Entries -

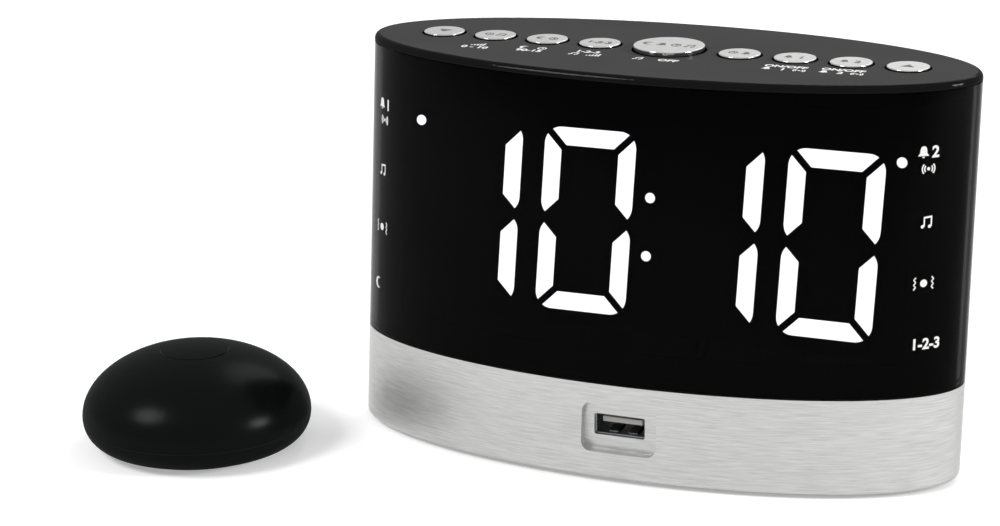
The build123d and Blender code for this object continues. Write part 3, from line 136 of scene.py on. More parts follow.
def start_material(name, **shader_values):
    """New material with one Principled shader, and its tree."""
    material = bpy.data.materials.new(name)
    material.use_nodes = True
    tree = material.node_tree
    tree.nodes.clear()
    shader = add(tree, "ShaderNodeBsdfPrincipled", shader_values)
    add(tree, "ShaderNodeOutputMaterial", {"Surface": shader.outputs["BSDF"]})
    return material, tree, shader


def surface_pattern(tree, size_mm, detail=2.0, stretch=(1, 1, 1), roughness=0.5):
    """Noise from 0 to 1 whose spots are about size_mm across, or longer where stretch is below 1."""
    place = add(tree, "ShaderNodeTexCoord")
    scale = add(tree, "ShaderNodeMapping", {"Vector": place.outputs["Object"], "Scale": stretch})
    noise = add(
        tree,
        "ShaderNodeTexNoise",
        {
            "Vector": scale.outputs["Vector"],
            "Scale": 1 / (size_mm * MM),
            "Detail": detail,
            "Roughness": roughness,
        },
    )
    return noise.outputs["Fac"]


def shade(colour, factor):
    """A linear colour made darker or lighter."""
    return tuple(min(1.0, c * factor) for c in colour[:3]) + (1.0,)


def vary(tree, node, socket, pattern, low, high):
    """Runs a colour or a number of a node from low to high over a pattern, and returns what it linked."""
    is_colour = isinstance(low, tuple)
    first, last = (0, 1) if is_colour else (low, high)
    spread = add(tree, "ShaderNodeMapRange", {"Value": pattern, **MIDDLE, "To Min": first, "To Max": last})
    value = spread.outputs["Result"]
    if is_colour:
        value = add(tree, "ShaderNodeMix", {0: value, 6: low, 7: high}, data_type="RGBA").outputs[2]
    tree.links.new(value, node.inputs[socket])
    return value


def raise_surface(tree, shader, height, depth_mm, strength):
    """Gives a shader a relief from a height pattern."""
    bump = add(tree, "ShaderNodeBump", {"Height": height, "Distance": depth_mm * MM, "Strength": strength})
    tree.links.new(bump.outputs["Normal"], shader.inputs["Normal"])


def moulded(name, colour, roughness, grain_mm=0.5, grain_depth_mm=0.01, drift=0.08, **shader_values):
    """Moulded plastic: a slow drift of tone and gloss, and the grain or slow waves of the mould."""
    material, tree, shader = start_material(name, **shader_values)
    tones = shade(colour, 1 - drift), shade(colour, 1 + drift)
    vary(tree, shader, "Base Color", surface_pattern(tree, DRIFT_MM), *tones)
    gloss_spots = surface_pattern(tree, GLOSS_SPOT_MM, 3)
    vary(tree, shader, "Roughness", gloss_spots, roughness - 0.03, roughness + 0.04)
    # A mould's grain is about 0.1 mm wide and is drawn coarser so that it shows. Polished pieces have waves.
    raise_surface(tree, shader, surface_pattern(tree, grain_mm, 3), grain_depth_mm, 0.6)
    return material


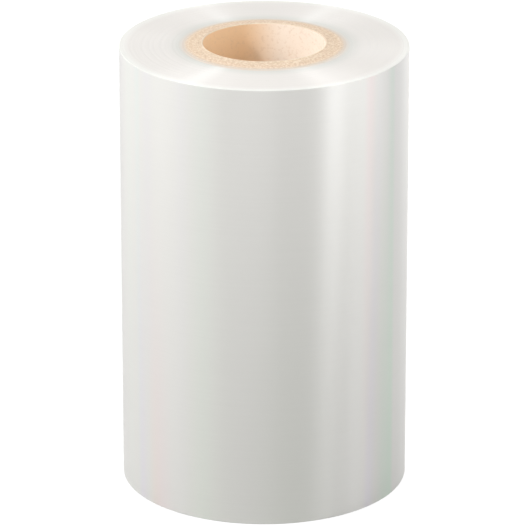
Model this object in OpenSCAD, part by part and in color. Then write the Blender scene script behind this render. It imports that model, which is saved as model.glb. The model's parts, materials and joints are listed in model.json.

Set problem - Restate each record word for word.

Exercise result -
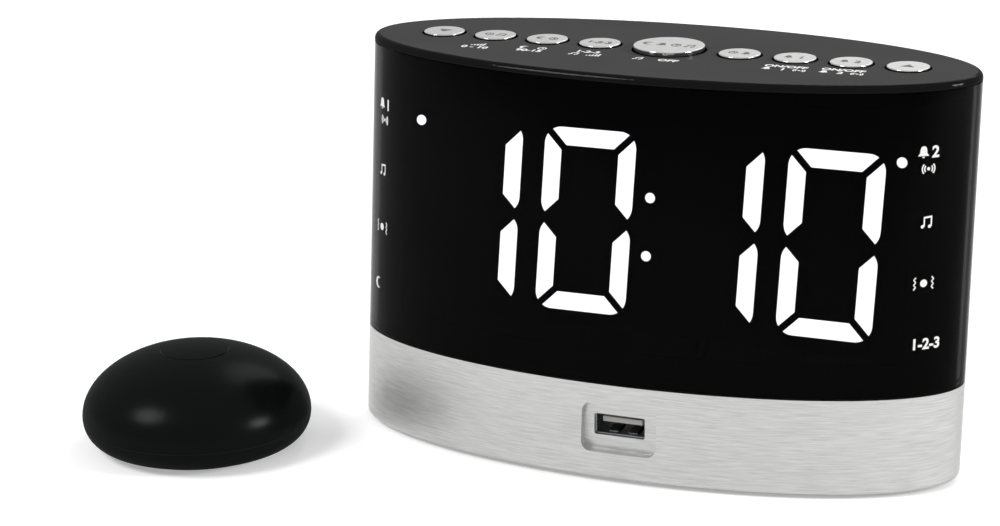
The build123d and Blender code for this object continues. Write part 3, from line 136 of scene.py on. More parts follow.
def start_material(name, **shader_values):
    """New material with one Principled shader, and its tree."""
    material = bpy.data.materials.new(name)
    material.use_nodes = True
    tree = material.node_tree
    tree.nodes.clear()
    shader = add(tree, "ShaderNodeBsdfPrincipled", shader_values)
    add(tree, "ShaderNodeOutputMaterial", {"Surface": shader.outputs["BSDF"]})
    return material, tree, shader


def surface_pattern(tree, size_mm, detail=2.0, stretch=(1, 1, 1), roughness=0.5):
    """Noise from 0 to 1 whose spots are about size_mm across, or longer where stretch is below 1."""
    place = add(tree, "ShaderNodeTexCoord")
    scale = add(tree, "ShaderNodeMapping", {"Vector": place.outputs["Object"], "Scale": stretch})
    noise = add(
        tree,
        "ShaderNodeTexNoise",
        {
            "Vector": scale.outputs["Vector"],
            "Scale": 1 / (size_mm * MM),
            "Detail": detail,
            "Roughness": roughness,
        },
    )
    return noise.outputs["Fac"]


def shade(colour, factor):
    """A linear colour made darker or lighter."""
    return tuple(min(1.0, c * factor) for c in colour[:3]) + (1.0,)


def vary(tree, node, socket, pattern, low, high):
    """Runs a colour or a number of a node from low to high over a pattern, and returns what it linked."""
    is_colour = isinstance(low, tuple)
    first, last = (0, 1) if is_colour else (low, high)
    spread = add(tree, "ShaderNodeMapRange", {"Value": pattern, **MIDDLE, "To Min": first, "To Max": last})
    value = spread.outputs["Result"]
    if is_colour:
        value = add(tree, "ShaderNodeMix", {0: value, 6: low, 7: high}, data_type="RGBA").outputs[2]
    tree.links.new(value, node.inputs[socket])
    return value


def raise_surface(tree, shader, height, depth_mm, strength):
    """Gives a shader a relief from a height pattern."""
    bump = add(tree, "ShaderNodeBump", {"Height": height, "Distance": depth_mm * MM, "Strength": strength})
    tree.links.new(bump.outputs["Normal"], shader.inputs["Normal"])


def moulded(name, colour, roughness, grain_mm=0.5, grain_depth_mm=0.01, drift=0.08, **shader_values):
    """Moulded plastic: a slow drift of tone and gloss, and the grain or slow waves of the mould."""
    material, tree, shader = start_material(name, **shader_values)
    tones = shade(colour, 1 - drift), shade(colour, 1 + drift)
    vary(tree, shader, "Base Color", surface_pattern(tree, DRIFT_MM), *tones)
    gloss_spots = surface_pattern(tree, GLOSS_SPOT_MM, 3)
    vary(tree, shader, "Roughness", gloss_spots, roughness - 0.03, roughness + 0.04)
    # A mould's grain is about 0.1 mm wide and is drawn coarser so that it shows. Polished pieces have waves.
    raise_surface(tree, shader, surface_pattern(tree, grain_mm, 3), grain_depth_mm, 0.6)
    return material


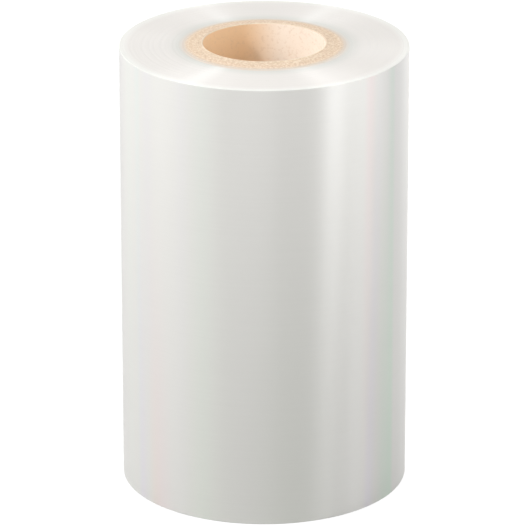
Model this object in OpenSCAD, part by part and in color. Then write the Blender scene script behind this render. It imports that model, which is saved as model.glb. The model's parts, materials and joints are listed in model.json.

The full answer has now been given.